Als ich meine Prüfung abgab, meinte Anna dann, dass wir doch auch gleich morgen den mündlichen Teil machen könnten. Klar, warum nicht… Und der dritte Teil kommt dann Anfang November, wenn mein Kurs gerade seine erste Zwischenprüfung schreibt.

Die Prüfung heute war… nun ja… einfach. Einige Multiple-Choice-Fragen, viele Fragen, die sich mit ein paar Worten beantworten ließen und zwei bis drei tiefergehende Fragen nach Text-Bildzusammenhängen. Knietief, nicht schwimmtief. Offentlich scheinen schwedische Kinder in den ersten neun Jahren noch sehr viele andere Dinge im Schwedisch-Unterricht zu lernen die nicht abprüfbar sind, denn ansonsten wäre diese Prüfung – mit Verlaub – ein Witz. Die Texte selbst, allesamt authentisch, waren an sich angemessen was Inhalt und Sprachniveau angeht, aber die Fragen dazu waren teilweise grenzwertig naiv.

So sehr ich mich auch darüber freue, wie unkompliziert das mit Schwedischlernen hier ist, so sehr wundere ich mich aber auch über die Inhalte und das Niveau. Nein, ich kritisiere es nicht, ich wundere mich. Und ich stelle Tag für Tag den Muttersprachunterricht in Deutschland mehr in Frage. Gut, von innen kenne ich nur baden-württembergische Gymnasien und das ist ja auch nur ein Bruchteil der 16 deutschen Schulsysteme. Dafür kenne ich da sowohl die Anforderungen, die an die Schüler, als auch die, die an die Lehrer gestellt werden, aus eigener Erfahrung.

Schwedisches Schulbuch für die 9. Klasse, Schwedisch als Zweitsprache

Ich frage mich, warum sich dort die 15jährigen durch den Kanon der deutschen Klassiker und Barocklyrik durchackern müssen, während hier Jugendliteratur der letzten 15-20 Jahre im Unterricht gelesen wird. Warum dort Reimschemata, Versmaße und verschiedene Strategien der Dramenanalyse und -interpretation gepaukt werden und man hier erklärt, welche Gefühle man bei der Lektüre eine bestimmten Buches hatte und ob einem das Buch gefallen hat. Warum dort ein Autor mindestens tot oder Nobelpreisträger sein muss, bevor man ihn als Schullektüre würdigt und hier Håkan Nesser und Henning Mankell im Unterricht gelesen werden.
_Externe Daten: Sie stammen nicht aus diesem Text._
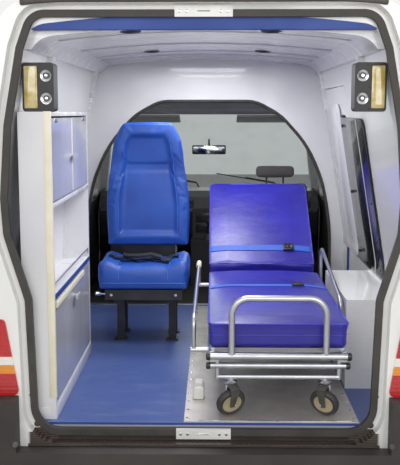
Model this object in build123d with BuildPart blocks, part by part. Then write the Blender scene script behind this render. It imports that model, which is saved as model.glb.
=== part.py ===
from build123d import *
import math
import os

os.makedirs("parts", exist_ok=True)

# Sizes are in mm. X points to the vehicle's right, Y forward, Z up from the ground.

# Body outline
body_half = 950
under_z = 250
sill_half = 895
sill_top_z = 430
belt_z = 1050
side_lean = 0.167
roof_edge_z = 2190
roof_z = 2250
roof_corner_r = 110
rear_y = -2320
nose_y = 2428
roof_break_y = -60
screen_top_y = 640
screen_top_z = 1850
cowl_y = 1330
cowl_z = 1170
screen_bow = 150
screen_foot_z = 1195
bonnet_drop = 210
bonnet_crown = 25
bonnet_corner_r = 90
nose_round = 170

# Walls and joints
wall = 85
rear_wall = 60
roof_wall = 87
screen_wall = 45
gap = 6
seam = 4
running_gap = 0.3
glass_t = 5

# Floor and inside
floor_z = 550
floor_t = 50
cab_floor_z = 520
bulkhead_y = rear_y + 2200
bulkhead_t = 30
firewall_y = 1180
firewall_t = 45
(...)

Offensichtliches Unterrichtsziel hier scheint die Freude am Lesen und der Abbau eventuell vorhandener Berührungsängste mit Zeitungen zu sein, denn jede Woche schreibe ich mehrere fiktive Zeitungstexte – Leserbriefe, Kommentare, usw. – die vor allem darin bestehen, seine persönliche Meinung zu irgendeinem Thema auszudrücken. (Vielleicht müssen die konsensorientierten Schweden das wirklich üben?)

Die Germanistin und Musikerin in mir erinnert sich natürlich an zahllose Seminare, die der Einübung der Rechtfertigung des eigenen Faches dienten. Warum es so wichtig ist, unsere Kinder an Bach und Kant, Schiller und Mozart, Schönberg und Goethe geistlich und sittlich reifen zu lassen.
Natürlich habe ich das nicht vergessen und die „klassische Bildung“ (was auch immer das letztendlich ist) steckt auch zu tief in meiner Seele als dass ich ihren Nutzen völlig in Frage stellen möchte. Auf der anderen Seite frage ich mich, ob diese Haltung nicht an der Mehrheit der Schüler vorbeigeht, mögen die Lehrer auch noch so toll ausgebildet und motiviert sein. Und ob der Sache letzten Endes nicht mehr dadurch gedient wäre, wirkliche Begeisterung für Literatur durch spannende Jugendbücher zu wecken als den Götz von Berlichingen mit ach-so-schülerzentrierten Methoden wie Standbildern nachzutanzen oder den  Werther als Foto-Love-Story im Bravo-Stil oder als Manga nachzuerzählen.